At that point I got the manual out and figured out how to get into the bios-the harddrive choices toggle between none and 1000mb. (& I may be able to overwrite 1000 with a smaller number but I cant put in a larger one.) I then booted the laptop with a win95 startup disk made from another machine, deleted all partions, and tried to create new ones. It would only give me a 417mg partition.

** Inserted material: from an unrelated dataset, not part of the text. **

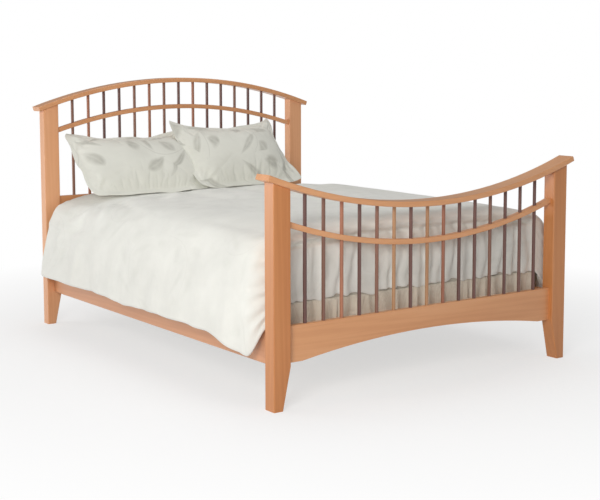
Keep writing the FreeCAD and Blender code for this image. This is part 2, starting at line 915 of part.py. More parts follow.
def wood_screws():
    shapes = []
    for end, mate, to_post in ((FOOT, rail_start, -1), (HEAD, rail_start + rail_length, 1)):
        for _, side in SIDES:
            for z in fitting_screw_z:
                head = (rail_mid_x * side, mate, z)
                shapes.append(screw(head, (0, to_post, 0), s.fitting_screw_length))
                shapes.append(screw(head, (0, -to_post, 0), s.fitting_screw_length))
    ledger_face = rail_mid_x - s.side_rail_thickness / 2 - s.ledger_width
    for _, side in SIDES:
        for number in range(LEDGER_SCREW_COUNT):
            y = rail_start + ledger_screw_y(number)
            head = (ledger_face * side, y, s.ledger_top - s.ledger_height / 2)
            shapes.append(screw(head, (side, 0, 0), s.ledger_screw_length))
    for number in LEG_SLATS:
        head = (ZERO, slat_y(number) + s.slat_width / 2, slat_top)
        shapes.append(screw(head, (0, 0, -1), s.leg_screw_length))
    return solid_feature("wood_screws", Part.makeCompound(shapes))


def solid_feature(label, shape, placement=None):
    feature = doc.addObject("Part::Feature", label)
    feature.Label = label
    feature.Shape = shape
    feature.Placement = placement or FreeCAD.Placement()
    return feature


# Box spring, mattress and the gathered skirt at the foot


def soft_block(label, width, length, bottom, height, corner, edge_round):
    """Build a padded block with round corners and sloped rims."""
    body = new_body(label, ZERO, mattress_head - length / 2, bottom)
    half_x = width / 2
    half_y = length / 2
    stock = block(
        body, "Additive", "stock", (-half_x, -half_y, ZERO), (half_x, half_y, height)
    )
    corners = ease(body, stock, "corners", corner, rises, "Fillet", "Radius")
    ease(body, corners, "rims", edge_round, lambda edge: not rises(edge))
    return body


def wavy_wire(z, half, back, front, wave, count):
    """Return a closed level outline with a straight back and a front in flat folds."""
    step = half / count
    points = [FreeCAD.Vector(-half, front, z)]
    for number in range(2 * count):
        start = -half + number * step
        swing = wave if number % 2 else -wave
        points.append(FreeCAD.Vector(start + step / 2, front + swing, z))
    corners = [(half, front), (half, back), (-half, back), (-half, front)]
    points += [FreeCAD.Vector(x, y, z) for x, y in corners]
    return Part.makePolygon(points)


def box_spring_skirt():
    """Hang a gathered strip of cloth on the foot of the box spring."""
    half = inner_half.value - s.skirt_side_gap.value / 2
    back = mattress_foot.value - s.skirt_back_gap.value
    front = back - s.skirt_thickness.value
    levels = (
        (s.skirt_bottom.value, s.skirt_gather.value),
        (s.skirt_top.value, s.skirt_gather.value / 4),
    )
    wires = [wavy_wire(z, half, back, front, wave, GATHER_COUNT) for z, wave in levels]
    return solid_feature("box_spring_skirt", Part.makeLoft(wires, True, True))


# Duvet


def duvet_hem(y):
    """Height of the side hem, which drops to a pointed corner near the foot."""
    point = mattress_foot.value + s.duvet_corner_run.value
    if y <= point:
        share = (point - y) / (point - duvet_front())
        return s.duvet_corner_hem.value + share * (
            s.duvet_corner_end_hem.value - s.duvet_corner_hem.value
        )
    share = min(1.0, (y - point) / s.duvet_corner_reach.value)
    return s.duvet_corner_hem.value + share * (s.duvet_side_hem.value - s.duvet_corner_hem.value)


def duvet_front():
    """Plane that the duvet's foot end is built from, behind its folds."""
    return (mattress_foot - s.duvet_foot_clearance - s.duvet_foot_thickness).value


def pressed_share(y):
    """How far the pillows press the duvet down here, from none at the foot to fully."""
    start = mattress_head.value - s.duvet_head_gap.value - s.duvet_pressed_length.value
    return min(1.0, max(0.0, (y - start) / s.duvet_press_slope.value))


def duvet_crown(y):
    """Height of the duvet's crown over its edges."""
    flattened = s.duvet_pressed_crown.value - s.duvet_crown.value
    return s.duvet_crown.value + pressed_share(y) * flattened


def duvet_outside(y, drop, wave, narrowed):
    """Return the right half of a section's outer points, from the hem upwards."""
    inner = half_width.value - s.side_rail_inset.value + s.duvet_rail_clearance.value
    outer = inner + s.duvet_side_thickness.value - narrowed
    edge = mattress_top.value + s.duvet_edge_height.value
    return [
        (inner, duvet_hem(y)),
        (outer + wave, duvet_hem(y)),
        (
            outer - s.duvet_belly_inset.value + wave * BELLY_FOLD_SHARE,
            edge - s.duvet_belly_drop.value,
        ),
        (
            outer - s.duvet_shoulder_inset.value + wave * SHOULDER_FOLD_SHARE,
            edge - s.duvet_shoulder_drop.value,
        ),
        (s.duvet_top_half.value - narrowed, edge - drop),
    ]


def bulged_middle(start, end, share):
    """Return a point that stands out from the middle of the chord between two points."""
    chord = end - start
    outward = FreeCAD.Vector(chord.z, 0, -chord.x)
    return (start + end) / 2 + outward * share


def duvet_section(y, drop, wave, ceiling, narrowed=0):
    """Return a closed upright section across the bed, open below the ceiling."""
    right = [FreeCAD.Vector(x, y, z) for x, z in duvet_outside(y, drop, wave, narrowed)]
    right.insert(4, bulged_middle(right[3], right[4], SHOULDER_BULGE_SHARE))
    edge = right[-1]
    for share in CROWN_STATION_SHARES:
        rise = duvet_crown(y) * (1 - share * share)
        right.append(FreeCAD.Vector(edge.x * share, y, edge.z + rise))
    inside = [FreeCAD.Vector(x, y, z) for x, z in ceiling]
    over = right + [FreeCAD.Vector(-p.x, p.y, p.z) for p in reversed(right)]
    under = [FreeCAD.Vector(-p.x, p.y, p.z) for p in inside] + list(reversed(inside))
    return Part.makePolygon(over + under + [right[0]])


def duvet():
    """Drape one padded sheet over the mattress, both side rails and the foot."""
    inner = half_width.value - s.side_rail_inset.value + s.duvet_rail_clearance.value
    chamfer = s.duvet_inner_chamfer.value
    around_mattress = [
        (inner, mattress_top.value - chamfer),
        (inner - chamfer, mattress_top.value),
    ]
    over_foot = [(inner, s.duvet_foot_hem.value)]
    foot = mattress_foot.value - s.duvet_foot_clearance.value
    head = mattress_head.value - s.duvet_head_gap.value
    front = duvet_front()
    round_off = s.duvet_end_round.value
    inset = s.duvet_front_inset.value
    foot_sections = [
        duvet_section(front, round_off, 0, over_foot, inset),
        duvet_section((front + foot) / 2, round_off / 4, 0, over_foot, inset / 4),
        duvet_section(foot, 0, 0, over_foot),
    ]
    point = mattress_foot.value + s.duvet_corner_run.value
    reach = point + s.duvet_corner_reach.value
    places = [foot, point, (point + reach) / 2]
    step = (head - reach) / SIDE_FOLD_STEPS
    places += [reach + step * number for number in range(SIDE_FOLD_STEPS + 1)]
    main_sections = []
    for y in places:
        turn = 2 * math.pi * (y - point) / s.duvet_fold_pitch.value
        swell = 0 if y == foot else s.duvet_side_fold.value * math.sin(turn)
        drop = round_off / 2 if y == head else s.duvet_pressed_drop.value * pressed_share(y)
        main_sections.append(duvet_section(y, drop, swell, around_mattress))
    half = inner_half.value
    wave = s.duvet_foot_fold.value / 2
    overlap = front + s.duvet_foot_thickness.value / 4
    folds = [
        wavy_wire(s.duvet_foot_hem.value, half, overlap, front, wave, FOOT_FOLD_COUNT),
        wavy_wire(s.duvet_foot_fold_top.value, half, overlap, front, wave / 4, FOOT_FOLD_COUNT),
    ]
    main = Part.makeLoft(main_sections, True, True)
    foot_drape = Part.makeLoft(foot_sections, True, True)
    foot_folds = Part.makeLoft(folds, True, True)
    return solid_feature("duvet", main.fuse([foot_drape, foot_folds]))


# Pillows


def pillow_filling():
    """Return the crowned filling, as wide at the ends as its seam lets it be."""
    half = s.pillow_width.value / 2 - s.pillow_flange.value
    bottom = s.pillow_flange.value
    top = s.pillow_height.value - s.pillow_flange.value
    middle = (bottom + top) / 2
    wires = []
    stations = list(zip(PILLOW_STATION_SHARES, PILLOW_THICKNESS_SHARES))
    mirrored = [(-place, share) for place, share in reversed(stations[1:])]
    for place, share in mirrored + stations:
        x = half * place
        draw = s.pillow_draw_in.value * (1 - place * place)
        crown = s.pillow_thickness.value / 2 * share
        half_height = middle - bottom - draw
        front = []
        for step in range(PILLOW_SPAN_STEPS + 1):
            across = 1 - 2 * step / PILLOW_SPAN_STEPS
            rise = crown * (1 - across * across)
            front.append(FreeCAD.Vector(x, middle - half_height * across, rise))
        back = [FreeCAD.Vector(p.x, p.y, -p.z) for p in reversed(front[1:-1])]
        wires.append(Part.makePolygon(front + back + [front[0]]))
    return Part.makeLoft(wires, True, True)


def pillow_flange():
    """Return the flat border, drawn in along each side between its corners."""
    half = s.pillow_width.value / 2
    top = s.pillow_height.value
    draw = s.pillow_draw_in.value
    level = -s.pillow_flange_thickness.value / 2
    corners = [(-half, 0), (half, 0), (half, top), (-half, top)]
    bends = [(0, draw), (half - draw, top / 2), (0, top - draw), (draw - half, top / 2)]
    points = [FreeCAD.Vector(x, y, level) for x, y in corners]
    middles = [FreeCAD.Vector(x, y, level) for x, y in bends]
    edges = [
        Part.Arc(point, middle, points[(number + 1) % 4]).toShape()
        for number, (point, middle) in enumerate(zip(points, middles))
    ]
    face = Part.Face(Part.Wire(edges))
    return face.extrude(FreeCAD.Vector(0, 0, s.pillow_flange_thickness.value))


def pillow(label, x, rise, turn, forward):
    """Lean a pillow back above the duvet, with its upper edge before the headboard."""
    slope = math.asin(rise.value / s.pillow_height.value)
    yaw = math.asin(turn.value / s.pillow_width.value)
    lean = FreeCAD.Rotation(FreeCAD.Vector(1, 0, 0), math.degrees(slope))
    rotation = FreeCAD.Rotation(FreeCAD.Vector(0, 0, 1), math.degrees(yaw)) * lean
    shape = pillow_filling().fuse(pillow_flange())
    cap_front = head_face - s.head_post_depth - s.cap_face_overhang - s.pillow_top_gap
    reach = s.pillow_height.value * math.cos(slope)
    crown = mattress_top + s.duvet_edge_height + s.duvet_crown
    place = FreeCAD.Vector(x.value, cap_front.value - forward.value - reach, crown.value)
    return solid_feature(label, shape, FreeCAD.Placement(place, rotation))


def settle(piece, carriers, direction):
    """Move a piece along a direction until only the clearance is left."""
    carried = Part.makeCompound([carrier.Shape for carrier in carriers])
    way = FreeCAD.Vector(*direction)
    for _ in range(SETTLE_STEPS):
        gap = piece.Shape.distToShape(carried)[0] - s.pillow_clearance.value
        piece.Placement.move(way * gap)


def pillows(bedding):
    """Let both pillows down onto the duvet, and lean the right one on the left."""
    left = pillow("pillow_left", -s.left_pillow_shift, s.left_pillow_rise, ZERO, ZERO)
    settle(left, [bedding], (0, 0, -1))
    right = pillow(
        "pillow_right",
        s.right_pillow_shift,
        s.right_pillow_rise,
        s.right_pillow_turn,
        s.right_pillow_forward,
    )
    settle(right, [bedding], (0, 0, -1))
    settle(right, [left], (0, 1, 0))
    return [left, right]


def build():
    """Build every sub-part, in the order that the bed is put together."""
    pieces = []
    fittings = {"hook_plates": [], "slot_plates": []}
    for end in (FOOT, HEAD):
        for side_name, side in SIDES:
            pieces.append(post(end, side_name, side))
            fittings["hook_plates"].append(rail_plate(end, side_name, side, True))
            fittings["slot_plates"].append(rail_plate(end, side_name, side, False))
        pieces.append(cap(end))
        pieces.append(mid_rail(end))
        pieces += [dowel(end, number) for number in range(DOWEL_COUNT)]
    pieces.append(low_rail(FOOT, "foot_bottom_rail"))
    pieces.append(low_rail(HEAD, "head_lower_rail"))
    for side_name, side in SIDES:
        pieces.append(side_rail(side_name, side))
        pieces.append(ledger(side_name, side))
    pieces += [slat(number) for number in range(SLAT_COUNT)]
    pieces.append(group("centre_legs", [centre_leg(number) for number in LEG_SLATS]))
    pieces += [group(label, members) for label, members in fittings.items()]
    pieces.append(wood_screws())
    pieces.append(
        soft_block(
            "box_spring",
            s.box_spring_width,
            s.mattress_length,
            slat_top,
            s.box_spring_height,
            s.box_spring_corner,
            s.box_spring_ease,
        )
    )
    pieces.append(box_spring_skirt())
    pieces.append(
        soft_block(
            "mattress",
            s.mattress_width,
            s.mattress_length,
            mattress_bottom,
            s.mattress_height,
            s.mattress_corner,
            s.mattress_ease,
        )
    )
    bedding = duvet()
    return pieces + [bedding] + pillows(bedding)


def check(pieces):
    """Stop if any object failed or any sub-part is not a sound shape."""
    for item in doc.Objects:
        if "Invalid" in item.State or "Error" in item.State:
            raise RuntimeError(f"{item.Label} did not build: {item.State}")
    for piece in pieces:
        if piece.Shape.isNull() or not piece.Shape.isValid() or not piece.Shape.Solids:
            raise RuntimeError(f"{piece.Label} is not a valid solid")


def export(pieces):
    os.makedirs("parts", exist_ok=True)
    for piece in pieces:
        piece.Shape.exportStep(f"parts/{piece.Label}.step")


pieces = build()
doc.recompute()
check(pieces)
export(pieces)
for piece in pieces:
    box = piece.Shape.BoundBox
    count = len(piece.Shape.Solids)
    print(f"{piece.Label}: {count} solid(s), {box.XLength:.0f} x {box.YLength:.0f} x {box.ZLength:.0f}")
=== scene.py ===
import math

import bpy
import numpy as np
from mathutils import Euler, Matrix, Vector, noise


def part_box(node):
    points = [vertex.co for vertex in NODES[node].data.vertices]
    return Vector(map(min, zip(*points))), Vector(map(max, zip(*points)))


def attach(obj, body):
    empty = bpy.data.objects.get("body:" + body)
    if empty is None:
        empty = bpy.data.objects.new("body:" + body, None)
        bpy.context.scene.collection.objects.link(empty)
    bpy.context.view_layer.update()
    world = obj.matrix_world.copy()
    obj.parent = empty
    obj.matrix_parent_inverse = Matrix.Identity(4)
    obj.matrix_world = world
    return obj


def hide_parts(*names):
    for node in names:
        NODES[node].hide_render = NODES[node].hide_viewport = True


# A dressed dowel bed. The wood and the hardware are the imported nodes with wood
# and metal materials. The bedding is modelled here around the same frame.

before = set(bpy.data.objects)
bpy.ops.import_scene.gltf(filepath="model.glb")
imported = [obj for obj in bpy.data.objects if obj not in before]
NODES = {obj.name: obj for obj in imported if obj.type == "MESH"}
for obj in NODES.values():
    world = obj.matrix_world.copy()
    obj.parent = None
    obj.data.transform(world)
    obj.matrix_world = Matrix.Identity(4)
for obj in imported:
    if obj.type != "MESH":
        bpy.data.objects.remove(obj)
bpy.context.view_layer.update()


# Node trees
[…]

I took the ibm drive back to my desktop. I have an old program called ezdrive I thought might help. I dont know how to use it or have enough instructions or both. It fixed the drive so it was unbootable, fdisk would not access it, and also added ezdrive overlay steps to my ME machine which I don't know how to get out of there. I then found an old version of ontrack. It recognized the drive as an ibm 3080 something or another, undid all the ezdrive damage, and set it up with 2 partitions-but the first one was approx 2g. So I put the drive back in the laptop and tried the ontrack diskette in the laptop, but it still wouldn't do anything that made the drive work in sizes that the laptop could deal with.

So
I have a 3g drive with mounting issues for my laptop.
It fdisks in laptop as 417mb
Laptop bios shows 1000mb maximum
and I obviously dont know what I'm doing with software tools to fool computers with hd size limits into using larger drives.
Im frustrated with the time ive spent because i needed it for other things, but i guess if it had gone smoothly it wouldnt have been a learning experience.
(It's really rather humorous because I was going to show my son how to do this!)
Do I have any options available to explore?





 
Reread the OnTrack documentation carefully about what BIOS settings are required. It may be that "none" is the best setting.

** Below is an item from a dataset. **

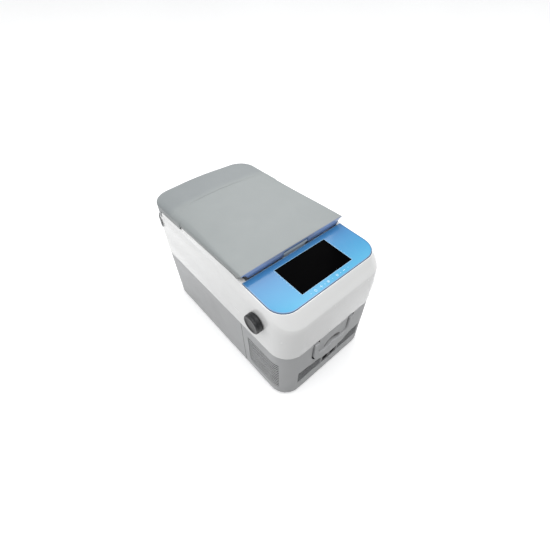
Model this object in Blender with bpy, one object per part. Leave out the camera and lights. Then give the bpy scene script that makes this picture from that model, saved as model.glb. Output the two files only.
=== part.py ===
"""Portable compressor-cooled transport box with a sloping touch panel at the front
and a hinged insulated lid at the rear.

X is the width, the control panel faces -Y, the lid hinge is at +Y and Z is up.
The origin lies on the floor under the middle of the box.  All lengths in metres.
"""

import math

import bmesh
import bpy
from mathutils import Matrix, Vector

# ------------------------------------------------------------------ dimensions
GAP = 0.0003                 # clearance between pieces that touch
WALL = 0.003                 # moulded wall thickness
FOOT_H = 0.0055              # underside of the grey base above the floor

# plan of the grey base (half width, front, rear, corner radius)
BASE_LOW = (0.1618, -0.2770, 0.2755, 0.050)
BASE_TOP = (0.1645, -0.2800, 0.2785, 0.054)
SEAM_Z = 0.188               # grey/white joint
SPLIT_Y = -0.1175            # seam between the front cover and the rear tub
SEAM_GAP = 0.0011            # width of that seam

# plan of the white upper shell at three heights
BAND_LOW = (0.1650, -0.2806, 0.2790, 0.054)
BAND_MID = (0.1650, -0.2830, 0.2795, 0.054)
SHOULDER = (0.1622, -0.2812, 0.2795, 0.052)
BAND_MID_Z = 0.258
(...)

If your version of OnTrack is current, and the drive still cannot be made to work in any decent form, you are, sorry to say, stuffed.



 
dreamland
I found a site with some pictures and descriptions of my mounting issue-it seems that laptop manufacturers changed the standard mounting design for laptop drives in the mid 90's. I have the opportunity to buy a special sled for $50 US to solve my problem. So at least I know what's going on and how much I can save by being creative.
 
bcastner
I'd have never thought to try "none"-thanks.
On line help presented several choices for setting drive parameters in bios to get to a size result. None wasn't an option. Went ahead and tried it anyway. Computer said something about bios not configured at best choice. Booted again and went back in, selected harddrive which now showed ???? for size. Ran DM again, and now drive boots in laptop with dynamic disk overlay banner.
On laptop-the first partition is still 2+g and the bios is back to 1000mb-only way I can check further is to retry win95 install. However the desktop won't recognize the ibm drive now, so I've lost my easy way to get the win95 files on it.
I'm considering my next step.

(my DM version is 7 something, I've found and downloaded a later IBM specific version which I can also try later if I need to-but I'm hoping this is going to work when I figure out how to get win95 install files on drive.)